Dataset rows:

━━━

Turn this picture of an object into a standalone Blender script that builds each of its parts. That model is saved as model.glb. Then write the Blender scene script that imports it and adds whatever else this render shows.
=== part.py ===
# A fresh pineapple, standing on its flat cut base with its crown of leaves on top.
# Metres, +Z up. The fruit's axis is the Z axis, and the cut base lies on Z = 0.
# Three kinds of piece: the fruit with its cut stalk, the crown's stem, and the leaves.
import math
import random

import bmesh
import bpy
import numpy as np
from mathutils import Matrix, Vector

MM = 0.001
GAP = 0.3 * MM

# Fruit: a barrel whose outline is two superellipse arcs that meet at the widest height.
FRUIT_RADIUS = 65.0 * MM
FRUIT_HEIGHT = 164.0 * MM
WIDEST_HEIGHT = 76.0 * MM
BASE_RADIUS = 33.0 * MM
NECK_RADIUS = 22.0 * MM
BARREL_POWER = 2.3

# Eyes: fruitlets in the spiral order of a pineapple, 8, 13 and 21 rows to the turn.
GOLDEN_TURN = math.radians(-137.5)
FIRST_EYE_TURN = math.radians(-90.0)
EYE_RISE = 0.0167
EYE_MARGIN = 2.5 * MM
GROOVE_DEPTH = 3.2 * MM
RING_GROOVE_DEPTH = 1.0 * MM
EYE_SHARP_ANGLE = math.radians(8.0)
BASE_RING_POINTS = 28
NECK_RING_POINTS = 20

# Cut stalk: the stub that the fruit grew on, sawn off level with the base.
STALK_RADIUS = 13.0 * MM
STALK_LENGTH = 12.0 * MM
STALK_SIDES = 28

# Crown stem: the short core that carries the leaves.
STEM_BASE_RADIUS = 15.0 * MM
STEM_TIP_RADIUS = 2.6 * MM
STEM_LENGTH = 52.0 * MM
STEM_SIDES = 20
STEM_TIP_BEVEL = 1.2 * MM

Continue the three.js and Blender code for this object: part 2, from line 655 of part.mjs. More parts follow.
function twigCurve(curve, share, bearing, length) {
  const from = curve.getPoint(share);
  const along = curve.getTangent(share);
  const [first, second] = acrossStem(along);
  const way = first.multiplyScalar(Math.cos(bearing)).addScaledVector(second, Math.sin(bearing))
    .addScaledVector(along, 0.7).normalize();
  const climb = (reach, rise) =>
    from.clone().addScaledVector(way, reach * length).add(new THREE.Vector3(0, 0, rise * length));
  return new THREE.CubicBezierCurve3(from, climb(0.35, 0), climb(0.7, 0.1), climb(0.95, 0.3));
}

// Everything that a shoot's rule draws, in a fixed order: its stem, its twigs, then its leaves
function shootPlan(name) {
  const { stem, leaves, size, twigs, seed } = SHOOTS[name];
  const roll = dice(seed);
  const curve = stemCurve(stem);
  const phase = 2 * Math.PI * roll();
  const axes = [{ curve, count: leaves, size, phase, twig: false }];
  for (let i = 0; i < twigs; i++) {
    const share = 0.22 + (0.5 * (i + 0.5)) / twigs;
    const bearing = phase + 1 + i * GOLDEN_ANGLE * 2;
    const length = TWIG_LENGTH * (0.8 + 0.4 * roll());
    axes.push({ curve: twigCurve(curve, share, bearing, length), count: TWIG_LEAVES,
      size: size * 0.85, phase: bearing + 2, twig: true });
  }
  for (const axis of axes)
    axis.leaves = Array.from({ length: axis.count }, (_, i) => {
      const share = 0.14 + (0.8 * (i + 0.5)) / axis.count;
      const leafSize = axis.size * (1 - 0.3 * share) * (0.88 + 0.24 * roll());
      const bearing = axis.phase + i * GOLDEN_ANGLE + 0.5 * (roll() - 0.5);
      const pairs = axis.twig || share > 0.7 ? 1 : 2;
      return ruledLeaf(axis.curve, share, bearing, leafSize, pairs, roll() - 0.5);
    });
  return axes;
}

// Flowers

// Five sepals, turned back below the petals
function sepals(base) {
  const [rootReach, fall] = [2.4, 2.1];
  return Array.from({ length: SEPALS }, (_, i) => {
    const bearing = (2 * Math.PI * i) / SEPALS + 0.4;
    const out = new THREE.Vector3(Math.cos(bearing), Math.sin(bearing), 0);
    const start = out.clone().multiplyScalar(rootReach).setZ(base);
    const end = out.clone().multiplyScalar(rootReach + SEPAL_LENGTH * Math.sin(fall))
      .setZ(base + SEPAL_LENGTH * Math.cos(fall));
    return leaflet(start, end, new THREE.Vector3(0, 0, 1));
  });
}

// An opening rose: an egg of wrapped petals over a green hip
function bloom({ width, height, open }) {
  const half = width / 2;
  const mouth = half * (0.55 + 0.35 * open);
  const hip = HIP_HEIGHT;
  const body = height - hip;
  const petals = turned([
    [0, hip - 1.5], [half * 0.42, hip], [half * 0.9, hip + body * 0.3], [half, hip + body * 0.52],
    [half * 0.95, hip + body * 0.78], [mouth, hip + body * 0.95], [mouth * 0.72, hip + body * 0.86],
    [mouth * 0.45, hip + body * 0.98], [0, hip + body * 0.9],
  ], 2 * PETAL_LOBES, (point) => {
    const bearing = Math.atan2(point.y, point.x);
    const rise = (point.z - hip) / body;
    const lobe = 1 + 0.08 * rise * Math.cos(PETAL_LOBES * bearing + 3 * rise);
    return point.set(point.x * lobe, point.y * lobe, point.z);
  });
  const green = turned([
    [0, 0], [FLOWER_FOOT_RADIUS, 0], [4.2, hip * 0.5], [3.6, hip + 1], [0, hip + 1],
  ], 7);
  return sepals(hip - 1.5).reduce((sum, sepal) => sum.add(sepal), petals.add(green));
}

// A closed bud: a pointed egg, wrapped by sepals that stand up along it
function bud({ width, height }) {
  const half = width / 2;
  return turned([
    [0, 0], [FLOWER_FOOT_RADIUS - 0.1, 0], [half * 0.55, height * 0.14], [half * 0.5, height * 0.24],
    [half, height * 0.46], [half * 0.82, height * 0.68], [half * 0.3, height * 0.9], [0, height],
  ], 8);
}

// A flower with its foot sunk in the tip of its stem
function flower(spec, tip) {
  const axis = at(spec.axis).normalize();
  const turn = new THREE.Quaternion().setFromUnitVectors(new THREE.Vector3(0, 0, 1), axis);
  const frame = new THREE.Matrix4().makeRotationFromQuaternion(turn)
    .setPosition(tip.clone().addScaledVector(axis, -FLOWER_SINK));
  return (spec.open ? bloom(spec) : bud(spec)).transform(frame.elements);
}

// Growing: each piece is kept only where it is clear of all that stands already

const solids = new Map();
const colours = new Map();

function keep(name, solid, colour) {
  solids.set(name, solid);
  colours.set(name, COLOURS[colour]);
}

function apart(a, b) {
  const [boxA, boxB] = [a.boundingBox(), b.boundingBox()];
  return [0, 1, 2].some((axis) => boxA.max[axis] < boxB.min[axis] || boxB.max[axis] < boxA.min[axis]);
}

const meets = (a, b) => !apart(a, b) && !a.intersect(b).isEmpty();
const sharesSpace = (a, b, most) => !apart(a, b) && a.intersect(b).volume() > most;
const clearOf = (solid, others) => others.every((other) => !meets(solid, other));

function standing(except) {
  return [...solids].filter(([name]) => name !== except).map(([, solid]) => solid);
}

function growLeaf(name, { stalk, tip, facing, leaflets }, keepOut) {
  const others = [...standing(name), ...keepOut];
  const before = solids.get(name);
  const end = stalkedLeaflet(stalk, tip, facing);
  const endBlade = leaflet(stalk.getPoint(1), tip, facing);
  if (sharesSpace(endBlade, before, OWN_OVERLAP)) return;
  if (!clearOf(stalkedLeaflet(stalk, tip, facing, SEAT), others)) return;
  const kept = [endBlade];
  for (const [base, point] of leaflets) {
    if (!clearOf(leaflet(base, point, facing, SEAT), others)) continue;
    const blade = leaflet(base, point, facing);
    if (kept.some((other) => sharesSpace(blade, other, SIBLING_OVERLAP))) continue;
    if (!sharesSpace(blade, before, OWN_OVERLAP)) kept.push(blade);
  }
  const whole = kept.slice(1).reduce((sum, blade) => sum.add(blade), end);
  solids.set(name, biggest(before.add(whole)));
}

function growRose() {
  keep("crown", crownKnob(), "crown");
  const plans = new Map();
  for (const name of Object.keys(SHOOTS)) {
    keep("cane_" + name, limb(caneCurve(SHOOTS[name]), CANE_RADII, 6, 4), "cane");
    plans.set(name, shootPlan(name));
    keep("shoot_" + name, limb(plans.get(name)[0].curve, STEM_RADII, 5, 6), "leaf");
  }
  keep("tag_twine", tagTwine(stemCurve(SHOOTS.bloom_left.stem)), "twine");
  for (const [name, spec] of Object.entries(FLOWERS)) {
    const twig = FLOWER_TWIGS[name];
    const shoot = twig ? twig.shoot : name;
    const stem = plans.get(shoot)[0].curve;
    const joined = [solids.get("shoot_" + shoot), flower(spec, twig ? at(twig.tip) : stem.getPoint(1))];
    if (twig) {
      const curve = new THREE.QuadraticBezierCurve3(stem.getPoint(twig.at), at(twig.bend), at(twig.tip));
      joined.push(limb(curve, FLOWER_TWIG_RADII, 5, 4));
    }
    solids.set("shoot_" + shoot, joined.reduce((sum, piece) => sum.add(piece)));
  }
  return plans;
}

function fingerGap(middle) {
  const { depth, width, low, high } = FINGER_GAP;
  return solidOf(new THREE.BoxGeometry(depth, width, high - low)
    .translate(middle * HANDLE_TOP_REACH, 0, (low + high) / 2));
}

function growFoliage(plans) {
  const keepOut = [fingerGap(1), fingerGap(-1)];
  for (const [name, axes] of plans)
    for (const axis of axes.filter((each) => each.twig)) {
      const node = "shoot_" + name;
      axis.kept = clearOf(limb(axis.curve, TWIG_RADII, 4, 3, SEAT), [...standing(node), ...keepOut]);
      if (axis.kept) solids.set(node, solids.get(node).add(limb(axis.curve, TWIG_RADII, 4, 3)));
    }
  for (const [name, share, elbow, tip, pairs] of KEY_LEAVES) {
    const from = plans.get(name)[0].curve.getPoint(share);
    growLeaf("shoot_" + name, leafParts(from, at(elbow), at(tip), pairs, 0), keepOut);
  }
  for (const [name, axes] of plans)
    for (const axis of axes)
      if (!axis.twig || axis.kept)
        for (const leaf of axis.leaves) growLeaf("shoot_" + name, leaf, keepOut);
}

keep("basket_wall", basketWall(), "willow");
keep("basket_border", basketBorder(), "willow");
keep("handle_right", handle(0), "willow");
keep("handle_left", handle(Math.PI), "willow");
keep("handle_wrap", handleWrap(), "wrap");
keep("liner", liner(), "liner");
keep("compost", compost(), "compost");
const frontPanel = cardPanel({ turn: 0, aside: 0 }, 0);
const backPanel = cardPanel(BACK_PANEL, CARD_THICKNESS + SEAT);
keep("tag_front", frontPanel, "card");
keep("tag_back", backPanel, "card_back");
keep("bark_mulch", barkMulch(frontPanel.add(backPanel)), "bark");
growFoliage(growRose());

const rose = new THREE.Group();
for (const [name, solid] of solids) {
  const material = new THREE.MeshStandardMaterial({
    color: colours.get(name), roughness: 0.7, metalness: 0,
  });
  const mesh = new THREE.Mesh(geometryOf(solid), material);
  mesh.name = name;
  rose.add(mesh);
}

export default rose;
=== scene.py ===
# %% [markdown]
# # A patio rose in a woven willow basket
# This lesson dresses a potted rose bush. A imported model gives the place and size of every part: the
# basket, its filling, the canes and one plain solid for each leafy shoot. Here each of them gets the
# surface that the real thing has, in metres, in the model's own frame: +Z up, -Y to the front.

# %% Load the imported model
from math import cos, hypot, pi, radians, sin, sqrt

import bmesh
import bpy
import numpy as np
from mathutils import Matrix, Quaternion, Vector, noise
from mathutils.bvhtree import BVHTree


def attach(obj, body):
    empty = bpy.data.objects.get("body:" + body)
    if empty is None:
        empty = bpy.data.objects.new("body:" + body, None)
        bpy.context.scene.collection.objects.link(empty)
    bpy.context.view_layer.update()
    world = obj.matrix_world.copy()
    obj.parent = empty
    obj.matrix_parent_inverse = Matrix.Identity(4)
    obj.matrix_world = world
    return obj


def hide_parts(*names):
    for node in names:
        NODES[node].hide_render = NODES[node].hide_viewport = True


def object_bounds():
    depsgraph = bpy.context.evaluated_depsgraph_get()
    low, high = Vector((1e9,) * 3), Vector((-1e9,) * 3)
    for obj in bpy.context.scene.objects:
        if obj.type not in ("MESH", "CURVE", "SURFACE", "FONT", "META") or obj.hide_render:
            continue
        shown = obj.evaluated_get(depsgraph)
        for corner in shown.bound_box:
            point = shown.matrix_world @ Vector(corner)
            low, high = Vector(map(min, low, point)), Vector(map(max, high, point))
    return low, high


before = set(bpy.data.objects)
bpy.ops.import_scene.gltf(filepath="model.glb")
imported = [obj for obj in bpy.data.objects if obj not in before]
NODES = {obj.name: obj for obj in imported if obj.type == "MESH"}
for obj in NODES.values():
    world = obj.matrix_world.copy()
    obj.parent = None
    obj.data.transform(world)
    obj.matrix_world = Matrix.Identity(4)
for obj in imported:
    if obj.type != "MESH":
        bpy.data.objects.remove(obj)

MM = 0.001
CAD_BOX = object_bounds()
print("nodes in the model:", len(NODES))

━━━

What is required:
Exactly those lines that run from the line with "const rose = new THREE.Group();" through the line with "depsgraph = bpy.context.evaluated_depsgraph_get()" are to be reproduced; both end lines belong to the range.

Exercise solution:
const rose = new THREE.Group();
for (const [name, solid] of solids) {
  const material = new THREE.MeshStandardMaterial({
    color: colours.get(name), roughness: 0.7, metalness: 0,
  });
  const mesh = new THREE.Mesh(geometryOf(solid), material);
  mesh.name = name;
  rose.add(mesh);
}

export default rose;
=== scene.py ===
# %% [markdown]
# # A patio rose in a woven willow basket
# This lesson dresses a potted rose bush. A imported model gives the place and size of every part: the
# basket, its filling, the canes and one plain solid for each leafy shoot. Here each of them gets the
# surface that the real thing has, in metres, in the model's own frame: +Z up, -Y to the front.

# %% Load the imported model
from math import cos, hypot, pi, radians, sin, sqrt

import bmesh
import bpy
import numpy as np
from mathutils import Matrix, Quaternion, Vector, noise
from mathutils.bvhtree import BVHTree


def attach(obj, body):
    empty = bpy.data.objects.get("body:" + body)
    if empty is None:
        empty = bpy.data.objects.new("body:" + body, None)
        bpy.context.scene.collection.objects.link(empty)
    bpy.context.view_layer.update()
    world = obj.matrix_world.copy()
    obj.parent = empty
    obj.matrix_parent_inverse = Matrix.Identity(4)
    obj.matrix_world = world
    return obj


def hide_parts(*names):
    for node in names:
        NODES[node].hide_render = NODES[node].hide_viewport = True


def object_bounds():
    depsgraph = bpy.context.evaluated_depsgraph_get()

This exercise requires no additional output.